Nesta segunda-feira completam-se exatos 18 anos da morte do poeta do rock Agenor de Miranda Araújo Neto, o Cazuza. O cantor morreu às 8h30 do dia 7 de julho de 1990, após uma noite tranqüila. A causa registrada no atestado de óbito foi 'choque séptico, conseqüência de uma agranulocitose, decorrente da aids'.
O JB Online reproduz o emocionado texto que o jornalista Tárik de Souza publicou na edição do dia 8 de julho de 1990 no Jornal do Brasil:
Com o fio da lãmina bem afiada
O exagerado Cazuza, com suas rasantes na poética da paixão dilacerada, rompeu as farpas da fronteira rock/MPB. Em letras de corrosão lupicinica, este Agenor, quase xará de Cartola, sorveu música ao mesmo tempo em que dissipava a vida em noites que nunca tinham fim (Por que a gente é assim?) lá pelos Baixos da vida. Bem Nelson Cavaquinho da geração rocker.
Sempre auto-irônico, realizou a profecia de 'ganhar pra ser carente profissional'. Alguém capaz de explicitar seduções íntimas: 'Há dias planejo impressionar você, mas fiquei sem assunto. Vem comigo, no caminho eu explico'. Um Morrissey de pele dourada pela tropicalidade, à cata de 'um pouquinho de proteção ao maior abandonado, seu corpo com amor ou não, raspas e restos, mentiras sinceras me interessam'. A devastação afetiva, a relação narcísica especular pós moderna, não poderia ter gerado polaróide mais holográfica. 'Se todo alguém que ama, ama pra ser correpondido, se todo alguém que eu amo é como amar a lua inacessível, é que eu não amo ninguém'. Sem arrego, touché monsieur Lacan.
Em parcerias com o constante (Roberto) Frejat, o periódico doublé de letrista e crítico Ezequiel Neves e os demais barões vermelhos (Guto e os ex-integrantes Dé e Maurício Barros), Cazuza despontou como crooner e ponta de lança da classe de 82 do BRock, a da Blitz, do Paralamas, do Kid Abelha, do Magazine e até do Herva Doce.
A misturadeira do tempo já peneirou esses primórdios, o que só fez ressaltar o lastro do nosso Lou Reed de plantão, nos desvãos da saciedade amorosa: 'Ser teu pão, ser tua comida, todo o amor que houver nessa vida, e algum trocado pra dar garantia'.

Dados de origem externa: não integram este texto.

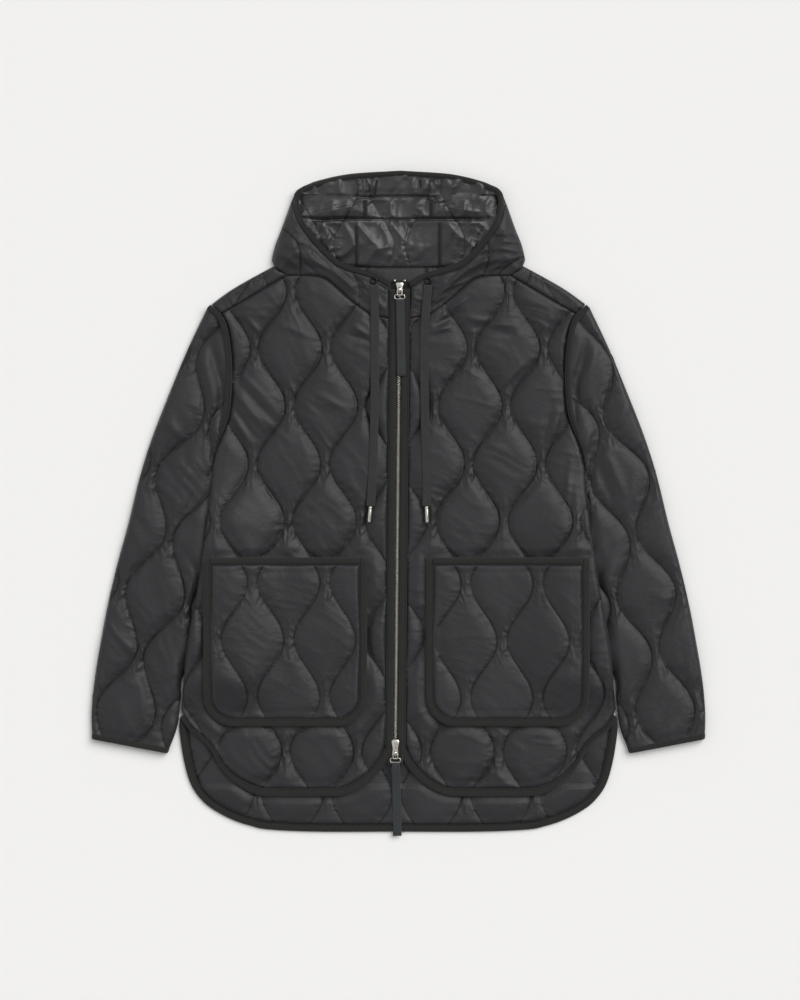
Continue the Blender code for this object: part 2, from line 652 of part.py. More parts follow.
def pull_ring(name, bar_y, middle):
    """A closed wire ring lying flat, its origin on the bar that it turns on."""
    curve = bpy.data.curves.new(name, "CURVE")
    curve.dimensions = "3D"
    curve.bevel_depth = RING_WIRE / 2
    curve.bevel_resolution = 1
    side = (RING_WIDTH - RING_WIRE) / 2 - RING_CORNER
    near, far = -RING_CORNER, RING_CORNER + RING_WIRE - RING_LENGTH
    points = []
    for x, y, start in ((side, near, 90), (side, far, 0), (-side, far, -90), (-side, near, -180)):
        for turn in np.radians(np.linspace(start, start - 90, 4)):
            points.append((x + RING_CORNER * math.cos(turn), y + RING_CORNER * math.sin(turn), 0.0))
    spline = curve.splines.new("POLY")
    spline.points.add(len(points) - 1)
    for point, place in zip(spline.points, points):
        point.co = (*place, 1.0)
    spline.use_cyclic_u = True
    ring = bpy.data.objects.new(name, curve)
    ring.location = (middle, bar_y, RING_HEIGHT)
    bpy.context.collection.objects.link(ring)
    curve.materials.append(nickel())


def ribbon(name, path, width, thickness, finish):
    """A flat strip carried along a path of points, level across."""
    path = np.array(path)
    along = np.gradient(path, axis=0)
    along /= np.linalg.norm(along, axis=1)[:, None]
    across = np.column_stack([-along[:, 1], along[:, 0], np.zeros(len(path))])
    across /= np.linalg.norm(across, axis=1)[:, None]
    up = np.cross(along, across)
    rows = []
    for side, rise in ((-1, -1), (1, -1), (1, 1), (-1, 1)):
        rows.append(path + across * (side * width / 2) + up * (rise * thickness / 2))
    vertices = np.stack(rows, axis=1).reshape(-1, 3)
    faces = []
    for row in range(len(path) - 1):
        for k in range(4):
            a, b = row * 4 + k, row * 4 + (k + 1) % 4
            faces.append((a, b, b + 4, a + 4))
    last = (len(path) - 1) * 4
    faces += [(3, 2, 1, 0), (last, last + 1, last + 2, last + 3)]
    made = new_object(name, vertices, faces, finish)
    outward_faces(made)


def smooth_route(points, count):
    """Points read from a smooth curve through a route's own points (a cubic between neighbours)."""
    route = np.array(points, float)
    padded = np.vstack([2 * route[0] - route[1], route, 2 * route[-1] - route[-2]])
    read = []
    for place in np.linspace(0, len(route) - 1, count):
        k = min(int(place), len(route) - 2)
        t = place - k
        a, b, c, d = padded[k:k + 4]
        bend, turn = 2 * a - 5 * b + 4 * c - d, 3 * b - a - 3 * c + d
        read.append(0.5 * (2 * b + (c - a) * t + bend * t**2 + turn * t**3))
    return np.array(read)


def cord_level(x, y):
    """The height of a drawcord's middle line: on the hood's fold, then on the front."""
    carried = np.where(y > 0.262, flap_top(x, y), FRONT_TOP)
    return carried + SEAM_GAP + CORD_THICKNESS / 2


def drawcords():
    """Flat cords from the eyelets down the front, each in a metal tip."""
    for side, eyelet, route, tip in (("left", EYELET_LEFT, DRAWCORD_LEFT, TIP_LEFT),
                                     ("right", EYELET_RIGHT, DRAWCORD_RIGHT, TIP_RIGHT)):
        flat = smooth_route(scaled(route), CORD_POINTS)
        path = np.column_stack([flat, cord_level(flat[:, 0], flat[:, 1])])
        ribbon(f"drawcord_{side}", path, CORD_WIDTH, CORD_THICKNESS, cord_braid())
        end, far = path[-1, :2], scaled(tip)
        middle, reach = (end + far) / 2, np.linalg.norm(far - end) - SEAM_GAP
        bpy.ops.mesh.primitive_cylinder_add(vertices=12, radius=TIP_DIAMETER / 2, depth=reach)
        made = bpy.context.object
        made.name = f"cord_tip_{side}"
        made.rotation_euler = (math.radians(90), 0.0, math.atan2(*(far - end)[::-1]) + math.radians(90))
        made.location = (*(middle + (far - end) / np.linalg.norm(far - end) * SEAM_GAP / 2),
                         FRONT_TOP + SEAM_GAP + TIP_DIAMETER / 2)
        made.data.materials.append(nickel())
        eyelet_ring(f"eyelet_{side}", scaled(eyelet))


def eyelet_ring(name, middle):
    """A flat metal ring on the hood where a drawcord comes out."""
    x, y = middle
    low = float(flap_top(np.array(x), np.array(y + EYELET_RADIUS))) + SEAM_GAP
    turn = np.radians(np.arange(0, 360, 22.5))
    circle = np.column_stack([np.cos(turn), np.sin(turn)])
    ring = prism(name, middle + circle * EYELET_RADIUS, low, low + EYELET_THICKNESS, black_metal())
    combine(ring, "DIFFERENCE", prism(name + "_hole", middle + circle * EYELET_HOLE))


def pulls():
    """The two sliders, each with a ring and a webbing strap."""
    for end, ends, strap, strap_x in (("top", TOP_SLIDER, TOP_STRAP, TOP_STRAP_X),
                                      ("bottom", BOTTOM_SLIDER, BOTTOM_STRAP, BOTTOM_STRAP_X)):
        slider(f"slider_{end}", ends)
        pull_ring(f"pull_ring_{end}", ends[0] + RING_BACK, zip_line(np.mean(ends)))
        levels = scaled(strap)
        middles = np.interp(-levels[:, 0], (-levels[0, 0], -levels[-1, 0]), scaled(strap_x))
        ribbon(f"pull_strap_{end}", np.column_stack([middles, levels]), STRAP_WIDTH, STRAP_THICKNESS,
               strap_webbing())


def main():
    for found in list(bpy.data.objects):
        bpy.data.objects.remove(found, do_unlink=True)
    back_panel()
    fronts()
    front_bindings()
    back_hem_binding()
    pockets()
    sleeves()
    armhole_bindings()
    hood()
    zip_fastener()
    pulls()
    drawcords()


main()
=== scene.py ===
"""Looks of the hooded quilted jacket, laid flat with its front up.

Metres, +Z up, hood towards +Y. Each quilted panel is a sheet on a grid whose columns follow the
stitched lines; the shell cloth between two lines is relaxed as cloth that is pinned at the stitches
and held up by its wadding. Bindings, cords, straps and wires are profiles carried along paths.
"""
import math
from collections import namedtuple

import bmesh
import bpy
import numpy as np
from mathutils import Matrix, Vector


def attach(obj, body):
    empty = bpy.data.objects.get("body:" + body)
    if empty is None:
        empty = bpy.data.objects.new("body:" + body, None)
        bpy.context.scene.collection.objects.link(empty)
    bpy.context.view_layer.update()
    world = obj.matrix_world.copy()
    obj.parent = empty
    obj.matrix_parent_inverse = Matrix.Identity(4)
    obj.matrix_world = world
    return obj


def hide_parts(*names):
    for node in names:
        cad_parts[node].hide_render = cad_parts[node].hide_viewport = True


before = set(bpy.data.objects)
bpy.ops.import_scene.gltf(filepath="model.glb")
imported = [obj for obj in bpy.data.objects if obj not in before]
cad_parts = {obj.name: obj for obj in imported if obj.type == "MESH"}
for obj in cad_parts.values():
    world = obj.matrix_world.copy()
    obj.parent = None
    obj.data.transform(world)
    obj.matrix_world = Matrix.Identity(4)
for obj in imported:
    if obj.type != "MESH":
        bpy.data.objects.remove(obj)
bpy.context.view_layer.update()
MM = 0.001

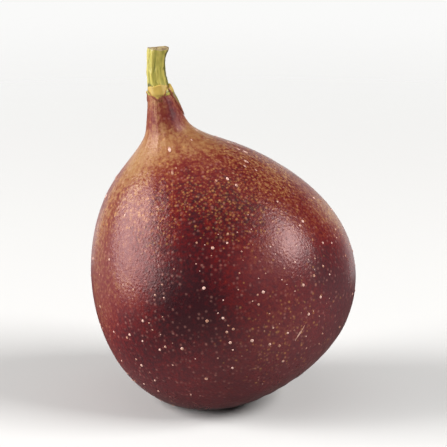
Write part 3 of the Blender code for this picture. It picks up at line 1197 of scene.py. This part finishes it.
def lenticel_tree():
    """Scatters flattened beads over a skin, half sunk in it and drawn out along it.

    It reads the skin's attributes: lenticel_share, from 0 to 1, for how close they stand, meridian
    for the way from neck to eye, and drawn_out for how many times longer than wide they are.
    """
    inputs = (
        ("Density", "Float", 60000.0),
        ("Spacing", "Float", 1.5 * MM),
        ("Smallest", "Float", 0.2 * MM),
        ("Largest", "Float", 0.6 * MM),
        ("Seed", "Int", LENTICEL_SEED),
        ("Material", "Material", None),
    )
    tree, given, add = new_geometry_tree("lenticels", inputs)
    share = add("GeometryNodeInputNamedAttribute", {"Name": "lenticel_share"})
    drawn_out = add("GeometryNodeInputNamedAttribute", {"Name": "drawn_out"})
    lengthwise = {"Name": "meridian"}
    meridian = add("GeometryNodeInputNamedAttribute", lengthwise, data_type="FLOAT_VECTOR")
    scattered = add(
        "GeometryNodeDistributePointsOnFaces",
        {
            "Mesh": given["Geometry"],
            "Distance Min": given["Spacing"],
            "Density Max": given["Density"],
            "Density Factor": share,
            "Seed": given["Seed"],
        },
        distribute_method="POISSON",
    )
    outwards = {"Vector": scattered.outputs["Normal"]}
    upright = add("FunctionNodeAlignRotationToVector", outwards, axis="Z")
    lengthways = add(
        "FunctionNodeAlignRotationToVector",
        {"Rotation": upright, "Vector": meridian},
        axis="Y",
        pivot_axis="Z",
    )
    chance = add("FunctionNodeRandomValue", {"Seed": given["Seed"]}, data_type="FLOAT")
    mostly_small = {0: chance.outputs[RANDOM_RESULT], 1: 1.8}
    small = add("ShaderNodeMath", mostly_small, operation="POWER")
    width = add(
        "ShaderNodeMapRange",
        {"Value": small, "To Min": given["Smallest"], "To Max": given["Largest"]},
    )
    length = add("ShaderNodeMath", {0: width, 1: drawn_out}, operation="MULTIPLY")
    height = add("ShaderNodeMath", {0: width, 1: LENTICEL_RISE}, operation="MULTIPLY")
    size = add("ShaderNodeCombineXYZ", {"X": width, "Y": length, "Z": height})
    bead = add("GeometryNodeMeshUVSphere", LENTICEL_BEAD)
    copies = add(
        "GeometryNodeInstanceOnPoints",
        {"Points": scattered, "Instance": bead, "Rotation": lengthways, "Scale": size},
    )
    finish_geometry_tree(add, copies, given["Material"])
    return tree


def cork_material(settings):
    """Corky tissue of lenticels and healed scratches: pale, dry and matt."""
    material, shader, add = new_material("fig_cork")
    spot = add("ShaderNodeTexCoord").outputs["Object"]
    unlike = add("ShaderNodeTexNoise", {"Vector": spot, "Scale": pattern_scale(1.5), "Detail": 1.0})
    stops = ((0.40, settings.dark), (0.60, settings.pale))
    colour = add("ShaderNodeValToRGB", {"Fac": unlike}, stops=stops)
    feed(shader, {"Base Color": colour, "Roughness": 0.75})
    return material


def mark_lenticels(mesh):
    """Keeps where on the skin lenticels stand, how close, which way and how long."""
    points = mesh_points(mesh)
    angles, distances = AXIS.places(points)
    off_floor = smoothstep(*LENTICELS_OFF_FLOOR, points[:, 2])
    near_neck = smoothstep(*LENTICELS_SPARSE, distances)
    body = smoothstep(*LENTICELS_START, distances) * (1.0 - 0.85 * near_neck)
    # They stand closest on the sunny side, low down, and lie sparsely near the neck and eye
    sunny = facing(angles, *SUNNY_SIDE) * bell((distances - SUNNY_AT) / SUNNY_REACH)
    write_attribute(mesh, "lenticel_share", off_floor * body * (0.35 + 0.65 * sunny))
    write_attribute(mesh, "drawn_out", 1.0 + 1.6 * smoothstep(*LENTICELS_LONG, distances))
    write_attribute(mesh, "meridian", AXIS.along[AXIS.nearest(distances)])


def scar_mesh(surface):
    """A thin ridge along the scratch, pointed at both ends."""
    (low_turn, low), (high_turn, high) = SCAR_ENDS

    def place(u, v, height):
        bulge = math.sin(math.pi * v)
        direction = low_turn + (high_turn - low_turn) * v + SCAR_BEND * bulge
        half = SCAR_WIDTH / 2.0 * (0.1 + 0.9 * bulge**0.6)
        return AXIS.beside([surface], direction, low + (high - low) * v, u * half, height)

    def outer(u, v):
        return place(u, v, SCAR_HEIGHT * (1.0 - u**2))

    def inner(u, v):
        return place(u, v, -SCAR_ROOT)

    return closed_sheet(*SCAR_GRID, outer, inner)


class FIG_OT_lenticels(Operator):
    """Scatters pale corky lenticels over the skin, and draws one healed scratch"""

    bl_idname = "fig.lenticels"
    bl_label = "Lenticels"

    def execute(self, context):
        settings = context.scene.fig_lenticels
        surface = surface_of("fig_skin")
        material = cork_material(settings)
        lenticels = new_object("fig_lenticels", bpy.data.objects["fig_skin"].data.copy())
        mark_lenticels(lenticels.data)
        values = {
            "Density": settings.density,
            "Spacing": settings.spacing,
            "Smallest": settings.smallest,
            "Largest": settings.largest,
            "Seed": LENTICEL_SEED,
            "Material": material,
        }
        grow(lenticels, lenticel_tree(), values)
        finish_piece(lenticels, "fig_skin")

        scar = object_from("fig_scar", scar_mesh(surface))
        scar.data.materials.append(material)
        finish_piece(scar, "fig_skin")
        return {"FINISHED"}


# ---------------------------------------------------------------- stage

# Soft lights: name, direction to it as azimuth and elevation in degrees, distance, width, height,
# roll in degrees, radiance. Azimuth 0 is on the camera's side, and 90 is on +X.
LIGHTS = (
    ("key_left", -81.5, 20.0, 1.2, 0.74, 1.12, 24.0, 12.0),
    ("key_right", 73.0, 37.5, 1.2, 0.44, 0.68, -78.0, 19.5),
    ("behind", 180.0, 2.0, 1.4, 2.2, 0.9, 0.0, 0.75),
    ("top", 0.0, 88.0, 1.3, 1.2, 1.2, 0.0, 0.7),
)

# The dim room that lights the fig from all round
ROOM = (0.07, 0.07, 0.072, 1.0)

# The round floor: its radius, the corners of its edge, and how far out it starts to thin and ends
FLOOR_RADIUS = 2.0
FLOOR_CORNERS = 64
FLOOR_FADE = (0.14, 0.5)


class FigStageSettings(PropertyGroup):
    elevation: FloatProperty(
        name="Camera height",
        description="How far the camera looks down on the fig",
        subtype="ANGLE",
        default=math.radians(14.5),
    )
    lens: FloatProperty(
        name="Lens", description="Focal length of the camera, in millimetres", default=200.0
    )
    fill: FloatProperty(
        name="Fill",
        description="Share of the picture's height that the fig takes",
        subtype="FACTOR",
        default=0.80,
        min=0.1,
        max=1.0,
    )
    floor: colour_property("Floor", "The pale table under the fig", "CFCECC")
    backdrop: colour_property("Backdrop", "What the camera sees past the floor", "FAFAF9")


def floor_material(settings):
    """Matt painted board, which gives an even pale ground with no gloss. It thins out far away."""
    material, shader, add = new_material("matt_painted_board")
    spot = add("ShaderNodeTexCoord").outputs["Object"]
    away = add("ShaderNodeVectorMath", {0: spot}, operation="LENGTH").outputs["Value"]
    near, far = FLOOR_FADE
    alpha = add(
        "ShaderNodeMapRange",
        {"Value": away, "From Min": near, "From Max": far, "To Min": 1.0, "To Max": 0.0},
        interpolation_type="SMOOTHSTEP",
    )
    feed(shader, {"Base Color": settings.floor, "Roughness": 0.9, "Alpha": alpha})
    return material


def light_stage(middle):
    """Stands the soft lights round a point, each turned to it."""
    for name, azimuth, elevation, distance, width, height, roll, radiance in LIGHTS:
        turn, rise = math.radians(azimuth), math.radians(elevation)
        level = math.cos(rise)
        out = Vector((math.sin(turn) * level, -math.cos(turn) * level, math.sin(rise)))
        light = bpy.data.lights.new(name, "AREA")
        light.shape = "RECTANGLE"
        light.size, light.size_y = width, height
        # A flat panel's power is pi times its radiance and its area
        light.energy = radiance * math.pi * width * height
        lamp = new_object(name, light)
        lamp.location = middle + out * distance
        facing_in = out.to_track_quat("Z", "Y")
        rolled = facing_in @ Quaternion((0.0, 0.0, 1.0), math.radians(roll))
        lamp.rotation_euler = rolled.to_euler()
        lamp.visible_camera = False


def studio_world(backdrop):
    """A world that the camera sees as a plain backdrop, and the fig as a dim room."""
    world = bpy.data.worlds.new("studio")
    world.use_nodes = True
    tree = world.node_tree
    seen = tree.nodes["Background"]
    feed(seen, {"Color": backdrop})
    room = add_node(tree, "ShaderNodeBackground", {"Color": ROOM})
    ray = add_node(tree, "ShaderNodeLightPath").outputs["Is Camera Ray"]
    both = add_node(tree, "ShaderNodeMixShader", {0: ray, 1: room, 2: seen})
    feed(tree.nodes["World Output"], {"Surface": both})
    return world


def stage_camera(settings, middle):
    """A camera that looks down on a point from the front, framed by the fig's height."""
    camera = bpy.data.cameras.new("camera")
    camera.lens = settings.lens
    shown = (CAD_BOX[1].z - CAD_BOX[0].z) / settings.fill
    away = shown * camera.lens / camera.sensor_width
    back = Vector((0.0, -math.cos(settings.elevation), math.sin(settings.elevation)))
    eye = new_object("camera", camera)
    eye.location = middle + back * away
    eye.rotation_euler = back.to_track_quat("Z", "Y").to_euler()
    return eye


class FIG_OT_stage(Operator):
    """Makes the pale floor, the soft lights, the surroundings and the camera"""

    bl_idname = "fig.stage"
    bl_label = "Stage"

    def execute(self, context):
        settings = context.scene.fig_stage
        bm = bmesh.new()
        bmesh.ops.create_circle(bm, cap_ends=True, segments=FLOOR_CORNERS, radius=FLOOR_RADIUS)
        floor = object_from("floor", bm)
        floor.data.materials.append(floor_material(settings))
        # A glossy piece mirrors the dim room, not the bright board
        floor.visible_glossy = False

        middle = (CAD_BOX[0] + CAD_BOX[1]) / 2.0
        light_stage(middle)
        context.scene.world = studio_world(settings.backdrop)
        context.scene.camera = stage_camera(settings, middle)
        context.scene.view_settings.view_transform = "Standard"
        return {"FINISHED"}


# ---------------------------------------------------------------- panel and registration


class FIG_PT_build(Panel):
    """Lists the fig's pieces and their settings"""

    bl_label = "Fresh fig"
    bl_space_type = "VIEW_3D"
    bl_region_type = "UI"
    bl_category = "Fig"

    def draw(self, context):
        for operator, group in zip(OPERATORS, SETTINGS):
            box = self.layout.box()
            box.operator(operator.bl_idname)
            settings = getattr(context.scene, group)
            for name in settings.bl_rna.properties.keys():
                if name not in ("rna_type", "name"):
                    box.prop(settings, name)


# The groups of settings and the operators, both in the order in which the pieces are made
SETTINGS = {
    "fig_skin": FigSkinSettings,
    "fig_stalk": FigStalkSettings,
    "fig_neck_scales": FigNeckScaleSettings,
    "fig_eye_scales": FigEyeScaleSettings,
    "fig_lenticels": FigLenticelSettings,
    "fig_stage": FigStageSettings,
}
OPERATORS = (
    FIG_OT_skin,
    FIG_OT_stalk,
    FIG_OT_neck_scales,
    FIG_OT_eye_scales,
    FIG_OT_lenticels,
    FIG_OT_stage,
)
CLASSES = (*SETTINGS.values(), *OPERATORS, FIG_PT_build)


def register():
    for cls in CLASSES:
        bpy.utils.register_class(cls)
    for name, group in SETTINGS.items():
        setattr(bpy.types.Scene, name, PointerProperty(type=group))


def unregister():
    for name in SETTINGS:
        delattr(bpy.types.Scene, name)
    for cls in reversed(CLASSES):
        bpy.utils.unregister_class(cls)


def main():
    """Makes the pieces in order."""
    register()
    for operator in OPERATORS:
        group, name = operator.bl_idname.split(".")
        getattr(getattr(bpy.ops, group), name)()


if __name__ == "__main__":
    main()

Em carreira solo, Cazuza aprofundou os sulcos de suas obsessões, ampliou o leque de parcerias (Lobão, Leoni, Gil, Rogério Meanda) servindo-se com freqüência da dialética das antíteses. 'O nosso amor a gente inventa, pra se distrair e quando acaba a gente pensa que ele nunca existiu'. Mesmo no embalo de uma bossa nova, raríssimo caso de hit retardatário na comemoração dos 30 anos do movimento, ele enfia a faca da dor: 'Digo alô a um inimigo, encontro um abrigo no peito do meu traidor'. Faz parte do meu show.
Acossado pela aids, Cazuza, nos últimos discos, afiou ainda mais o fio da lâmina: 'Eu vi a cara da morte e ela estava viva', lanceteou ele no estilete de Boas novas, do álbum Ideologia. 'Se você quiser saber como eu me sinto, vá a um labortório ou num labirinto, seja atropelado por esse trem da morte', vomitou em Cobaias de Deus (em parceria com Angela Rô Rô), no duplo do testamento Burguesia.
Mas o aço da navalha vinha sendo temperado ao longo de toda a carreira. A erosão de Só as mães são felizes, a que cita os pontos cardeais de sua cartilha poética, de Allen Ginsberg a Rimbaud ('você nunca sonhou ser currada por animais, nem transou com cadáveres'), data de 85. É contemporânea da autópsia em corpo vivo de codinome Mal nenhum: 'Não me chamem a polícia, não me chamem o hospício, não, eu não posso causar mal nenhum, a não ser a mim mesmo'.
O poeta terminal, cantor da garganta em chamas e voz sem apuro, sempre exorcizou a própria condição de passageiro da agonia. Quando voltou a lente para as mazelas do país, acionou morteiros no rock enredo Brasil ('mostra a tua cara, quero ver quem paga pra gente ficar assim') ou abriu a metralhadora em O tempo não pára: 'transformam o país inteiro num p..., pois assim se ganha mais dinheiro. Escancarando, sem economizar conseqüências, locutor impune da indignação no país dos seqüestros industrializados. A geração AI-5, comprimida entre o amor livre e a praga da aids, auto-imolou seu mártir a sangue frio.